Opposing hitters will be more familiar with what’s coming from Singer, forcing him to stay one step ahead. Part of that could come with an improving changeup. He tinkered with the pitch this offseason and said the grip he has now “feels better than it ever has.”

Adding that changeup has been an ongoing project for Singer, but with how strong his fastball and slider have been throughout his career, he didn’t have to utilize a third pitch as much.

That could change this year.

“That changeup has a potential to be a really good pitch,” Royals manager Mike Matheny said. “Especially when you start talking about third time through the order -- he’s got an above-average breaking ball that is going to be in everybody’s mind. They know it now. They know that he locates down in the zone. It’s that next step, next level.”

Singer threw his changeup only 4.7 percent of the time last season -- 50 pitches, with 48 of those against left-handed batters. Two hits came off the pitch (a single and double). In that small sample size, batters hit .167 against the pitch, with two strikeouts.

“It’s going to be huge,” Singer said. “I feel like I’ve taken a whole other step up with it. Taking a lot of velocity off it and feel like I’m getting it to move a lot more. And just different finger placements, confident with it.

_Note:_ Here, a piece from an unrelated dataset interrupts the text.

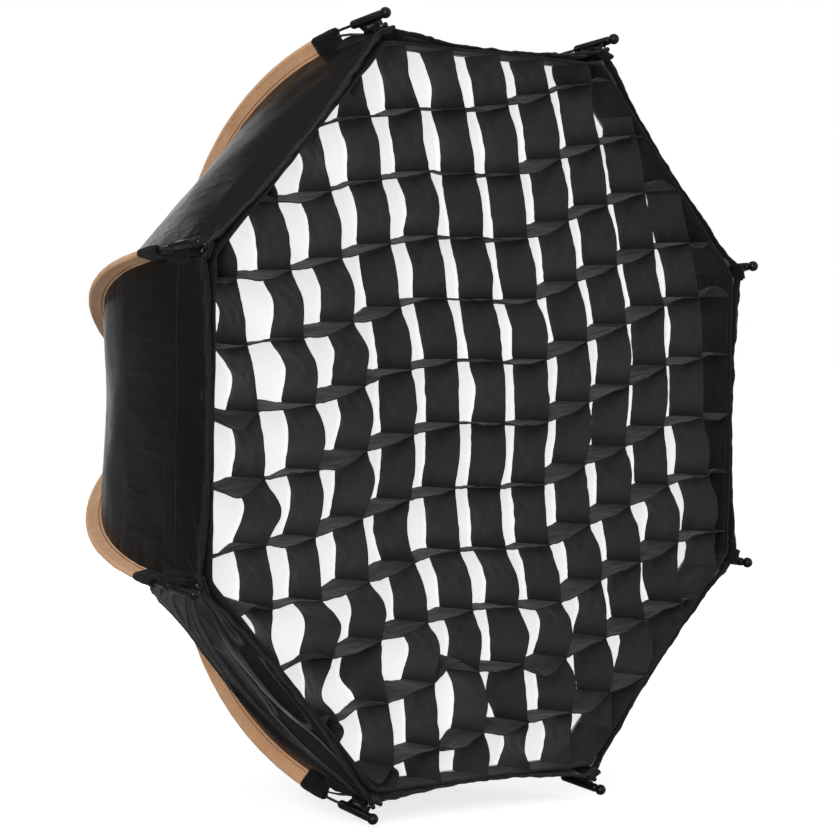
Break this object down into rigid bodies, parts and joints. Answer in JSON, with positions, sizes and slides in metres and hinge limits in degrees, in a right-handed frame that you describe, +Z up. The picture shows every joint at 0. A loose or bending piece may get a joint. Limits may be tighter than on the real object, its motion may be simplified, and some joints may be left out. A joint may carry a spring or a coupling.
{
  "type": "folding octagonal softbox with honeycomb grid",
  "caption": "Folding octagonal softbox with a fabric honeycomb grid on its front, a white diffuser, sprung ribs on hinges and a turning bayonet mount.",
  "frame": {"origin": "centre of the rear mount face, on the softbox's axis", "axes": "+Z up, the axis lies along Y, the open front faces -Y and the mount face +Y; two flats of the octagon are level"},
  "size_m": [0.63, 0.4053, 0.63],
  "materials": {
    "mount_metal": "black anodised aluminium, fine satin",
    "hub_plastic": "moulded black nylon, fine texture",
    "bearing_plastic": "natural acetal",
    "steel": "bright steel",
    "cap_plastic": "black moulded plastic, half gloss",
    "sleeve_fabric": "tan twill tape with a stitched edge",
    "webbing": "black ribbed webbing",
    "shell_fabric": "black nylon with a satin sheen, silver inside",
    "diffuser_fabric": "white translucent diffusion cloth",
    "grid_fabric": "matte black woven nylon"
  },
  "bodies": {
    "mount": {"mount_insert": "mount_metal", "glide_washer": "bearing_plastic", "retaining_ring": "mount_metal"},
    "hub": {"hub_ring": "hub_plastic", "hub_cover": "hub_plastic", "cover_screws": "steel", "hinge_pins": "steel", "rib_catches": "steel"},
    "rib_1": {"rod_1": "steel", "socket_1": "hub_plastic", "sleeve_1": "sleeve_fabric", "tip_cap_1": "cap_plastic"},
    "rib_2": {"rod_2": "steel", "socket_2": "hub_plastic", "sleeve_2": "sleeve_fabric", "tip_cap_2": "cap_plastic"},
    "rib_3": {"rod_3": "steel", "socket_3": "hub_plastic", "sleeve_3": "sleeve_fabric", "tip_cap_3": "cap_plastic"},
    "rib_4": {"rod_4": "steel", "socket_4": "hub_plastic", "sleeve_4": "sleeve_fabric", "tip_cap_4": "cap_plastic"},
    "rib_5": {"rod_5": "steel", "socket_5": "hub_plastic", "sleeve_5": "sleeve_fabric", "tip_cap_5": "cap_plastic"},
    "rib_6": {"rod_6": "steel", "socket_6": "hub_plastic", "sleeve_6": "sleeve_fabric", "tip_cap_6": "cap_plastic"},
    "rib_7": {"rod_7": "steel", "socket_7": "hub_plastic", "sleeve_7": "sleeve_fabric", "tip_cap_7": "cap_plastic"},
    "rib_8": {"rod_8": "steel", "socket_8": "hub_plastic", "sleeve_8": "sleeve_fabric", "tip_cap_8": "cap_plastic"},
    "panel_1_a": {"panel_1_a": "shell_fabric"},
    "panel_1_b": {"panel_1_b": "shell_fabric"},
    "panel_2_a": {"panel_2_a": "shell_fabric"},
    "panel_2_b": {"panel_2_b": "shell_fabric"},
    "panel_3_a": {"panel_3_a": "shell_fabric"},
    "panel_3_b": {"panel_3_b": "shell_fabric"},
    "panel_4_a": {"panel_4_a": "shell_fabric"},
    "panel_4_b": {"panel_4_b": "shell_fabric"},
    "panel_5_a": {"panel_5_a": "shell_fabric"},
    "panel_5_b": {"panel_5_b": "shell_fabric"},
    "panel_6_a": {"panel_6_a": "shell_fabric"},
    "panel_6_b": {"panel_6_b": "shell_fabric"},
    "panel_7_a": {"panel_7_a": "shell_fabric"},
    "panel_7_b": {"panel_7_b": "shell_fabric"},
    "panel_8_a": {"panel_8_a": "shell_fabric"},
    "panel_8_b": {"panel_8_b": "shell_fabric"},
    "diffuser": {"diffuser": "diffuser_fabric"},
    "grid": {"grid_vertical_strips": "grid_fabric", "grid_horizontal_strips": "grid_fabric", "grid_band": "grid_fabric"}
  },
  "joints": [
    {"name": "mount_spin", "type": "hinge", "parent": "mount", "child": "hub", "pos_m": [0, 0, 0], "axis": [0, -1, 0], "continuous": true},
    {"name": "fold", "type": "hinge", "parent": "hub", "child": "rib_1", "pos_m": [0.07006, -0.02052, 0.02902], "axis": [0.3827, 0, -0.9239], "range_deg": [0, 40]},
    {"name": "fold_2", "type": "hinge", "parent": "hub", "child": "rib_2", "pos_m": [0.02902, -0.02052, 0.07006], "axis": [0.9239, 0, -0.3827], "range_deg": [0, 40]},
    {"name": "fold_3", "type": "hinge", "parent": "hub", "child": "rib_3", "pos_m": [-0.02902, -0.02052, 0.07006], "axis": [0.9239, 0, 0.3827], "range_deg": [0, 40]},
    {"name": "fold_4", "type": "hinge", "parent": "hub", "child": "rib_4", "pos_m": [-0.07006, -0.02052, 0.02902], "axis": [0.3827, 0, 0.9239], "range_deg": [0, 40]},
    {"name": "fold_5", "type": "hinge", "parent": "hub", "child": "rib_5", "pos_m": [-0.07006, -0.02052, -0.02902], "axis": [-0.3827, 0, 0.9239], "range_deg": [0, 40]},
    {"name": "fold_6", "type": "hinge", "parent": "hub", "child": "rib_6", "pos_m": [-0.02902, -0.02052, -0.07006], "axis": [-0.9239, 0, 0.3827], "range_deg": [0, 40]},
    {"name": "fold_7", "type": "hinge", "parent": "hub", "child": "rib_7", "pos_m": [0.02902, -0.02052, -0.07006], "axis": [-0.9239, 0, -0.3827], "range_deg": [0, 40]},
    {"name": "fold_8", "type": "hinge", "parent": "hub", "child": "rib_8", "pos_m": [0.07006, -0.02052, -0.02902], "axis": [-0.3827, 0, -0.9239], "range_deg": [0, 40]},
    {"name": "pleat_1_a", "type": "hinge", "parent": "rib_1", "child": "panel_1_a", "pos_m": [0.08356, -0.03711, 0.03461], "axis": [-0.3523, 0.9244, -0.1459], "range_deg": [0, 57.71], "deforming": ["panel_1_a"]},
    {"name": "pleat_1_b", "type": "hinge", "parent": "rib_2", "child": "panel_1_b", "pos_m": [0.03461, -0.03711, 0.08356], "axis": [0.1459, -0.9244, 0.3523], "range_deg": [0, 57.71], "deforming": ["panel_1_b"]},
    {"name": "pleat_2_a", "type": "hinge", "parent": "rib_2", "child": "panel_2_a", "pos_m": [0.03461, -0.03711, 0.08356], "axis": [-0.1459, 0.9244, -0.3523], "range_deg": [0, 57.71], "deforming": ["panel_2_a"]},
    {"name": "pleat_2_b", "type": "hinge", "parent": "rib_3", "child": "panel_2_b", "pos_m": [-0.03461, -0.03711, 0.08356], "axis": [-0.1459, -0.9244, 0.3523], "range_deg": [0, 57.71], "deforming": ["panel_2_b"]},
    {"name": "pleat_3_a", "type": "hinge", "parent": "rib_3", "child": "panel_3_a", "pos_m": [-0.03461, -0.03711, 0.08356], "axis": [0.1459, 0.9244, -0.3523], "range_deg": [0, 57.71], "deforming": ["panel_3_a"]},
    {"name": "pleat_3_b", "type": "hinge", "parent": "rib_4", "child": "panel_3_b", "pos_m": [-0.08356, -0.03711, 0.03461], "axis": [-0.3523, -0.9244, 0.1459], "range_deg": [0, 57.71], "deforming": ["panel_3_b"]},
    {"name": "pleat_4_a", "type": "hinge", "parent": "rib_4", "child": "panel_4_a", "pos_m": [-0.08356, -0.03711, 0.03461], "axis": [0.3523, 0.9244, -0.1459], "range_deg": [0, 57.71], "deforming": ["panel_4_a"]},
    {"name": "pleat_4_b", "type": "hinge", "parent": "rib_5", "child": "panel_4_b", "pos_m": [-0.08356, -0.03711, -0.03461], "axis": [-0.3523, -0.9244, -0.1459], "range_deg": [0, 57.71], "deforming": ["panel_4_b"]},
    {"name": "pleat_5_a", "type": "hinge", "parent": "rib_5", "child": "panel_5_a", "pos_m": [-0.08356, -0.03711, -0.03461], "axis": [0.3523, 0.9244, 0.1459], "range_deg": [0, 57.71], "deforming": ["panel_5_a"]},
    {"name": "pleat_5_b", "type": "hinge", "parent": "rib_6", "child": "panel_5_b", "pos_m": [-0.03461, -0.03711, -0.08356], "axis": [-0.1459, -0.9244, -0.3523], "range_deg": [0, 57.71], "deforming": ["panel_5_b"]},
    {"name": "pleat_6_a", "type": "hinge", "parent": "rib_6", "child": "panel_6_a", "pos_m": [-0.03461, -0.03711, -0.08356], "axis": [0.1459, 0.9244, 0.3523], "range_deg": [0, 57.71], "deforming": ["panel_6_a"]},
    {"name": "pleat_6_b", "type": "hinge", "parent": "rib_7", "child": "panel_6_b", "pos_m": [0.03461, -0.03711, -0.08356], "axis": [0.1459, -0.9244, -0.3523], "range_deg": [0, 57.71], "deforming": ["panel_6_b"]},
    {"name": "pleat_7_a", "type": "hinge", "parent": "rib_7", "child": "panel_7_a", "pos_m": [0.03461, -0.03711, -0.08356], "axis": [-0.1459, 0.9244, 0.3523], "range_deg": [0, 57.71], "deforming": ["panel_7_a"]},
    {"name": "pleat_7_b", "type": "hinge", "parent": "rib_8", "child": "panel_7_b", "pos_m": [0.08356, -0.03711, -0.03461], "axis": [0.3523, -0.9244, -0.1459], "range_deg": [0, 57.71], "deforming": ["panel_7_b"]},
    {"name": "pleat_8_a", "type": "hinge", "parent": "rib_8", "child": "panel_8_a", "pos_m": [0.08356, -0.03711, -0.03461], "axis": [-0.3523, 0.9244, 0.1459], "range_deg": [0, 57.71], "deforming": ["panel_8_a"]},
    {"name": "pleat_8_b", "type": "hinge", "parent": "rib_1", "child": "panel_8_b", "pos_m": [0.08356, -0.03711, 0.03461], "axis": [0.3523, -0.9244, 0.1459], "range_deg": [0, 57.71], "deforming": ["panel_8_b"]},
    {"name": "front_off", "type": "slide", "parent": "hub", "child": "diffuser", "axis": [0, -1, 0], "range_m": [0, 0.3143], "deforming": ["diffuser"]},
    {"name": "grid_off", "type": "slide", "parent": "diffuser", "child": "grid", "axis": [0, -1, 0], "range_m": [0, 0.2], "deforming": ["grid_band", "grid_vertical_strips", "grid_horizontal_strips"]}
  ],
  "couplings": [
    {"joint": "fold_2", "follows": "fold", "ratio": 1},
    {"joint": "fold_3", "follows": "fold", "ratio": 1},
    {"joint": "fold_4", "follows": "fold", "ratio": 1},
    {"joint": "fold_5", "follows": "fold", "ratio": 1},
    {"joint": "fold_6", "follows": "fold", "ratio": 1},
    {"joint": "fold_7", "follows": "fold", "ratio": 1},
    {"joint": "fold_8", "follows": "fold", "ratio": 1},
    {"joint": "pleat_1_a", "follows": "fold", "ratio": 1.4424},
    {"joint": "pleat_1_b", "follows": "fold", "ratio": 1.4424},
    {"joint": "pleat_2_a", "follows": "fold", "ratio": 1.4424},
    {"joint": "pleat_2_b", "follows": "fold", "ratio": 1.4424},
    {"joint": "pleat_3_a", "follows": "fold", "ratio": 1.4424},
    {"joint": "pleat_3_b", "follows": "fold", "ratio": 1.4424},
    {"joint": "pleat_4_a", "follows": "fold", "ratio": 1.4424},
    {"joint": "pleat_4_b", "follows": "fold", "ratio": 1.4424},
    {"joint": "pleat_5_a", "follows": "fold", "ratio": 1.4424},
    {"joint": "pleat_5_b", "follows": "fold", "ratio": 1.4424},
    {"joint": "pleat_6_a", "follows": "fold", "ratio": 1.4424},
    {"joint": "pleat_6_b", "follows": "fold", "ratio": 1.4424},
    {"joint": "pleat_7_a", "follows": "fold", "ratio": 1.4424},
    {"joint": "pleat_7_b", "follows": "fold", "ratio": 1.4424},
    {"joint": "pleat_8_a", "follows": "fold", "ratio": 1.4424},
    {"joint": "pleat_8_b", "follows": "fold", "ratio": 1.4424},
    {"joint": "front_off", "follows": "fold", "m_per_rad": 0.45}
  ]
}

It’s going to be huge this year.”

Singer has also taken advantage of the resources the Royals have to help pitchers adjust, including two in the clubhouse. Starter Mike Minor and reliever Wade Davis are two veteran pitchers who Kansas City added to its roster this offseason, and Singer said he’s talked to them about the little things they’ve done over their long careers to stay ahead.

“I do want him to keep that urgency, but also not forget what he did was really special,” Matheny said. “Watching him already working on his changeup, working on hitting all the quadrants just a little bit differently because he knows that the league is going to adapt, and how is he going to be able to stay one step ahead? It’s what all young players need to do -- what’s the league going to do now to adjust to me? We’re balancing the excitement of, ‘What you did last year was really good,’ with, ‘Keep the throttle down, because there are some things that we have to tighten up.’”

In his final five starts last season (all in September), Singer didn’t give up a home run and held batters to a .184 average across 29 2/3 innings. During that stretch, he took a no-hit bid into the eighth inning against Cleveland on Sept. 10. He allowed four runs over his last four starts, striking out 25 and walking eight -- with five of those coming in a start against St. Louis on Sept. 22.

It was the kind of month Singer hopes he can bring into 2021, no longer a rookie, but still a vital part of the Royals' rotation.

“There’s a lot that goes into reaching the big leagues -- that first year is pretty crazy -- so September was the month that I felt like everything was coming together,” Singer said. “I was rolling there. I definitely wanted to keep going. Hopefully, get in one of those grooves this year and keep going.”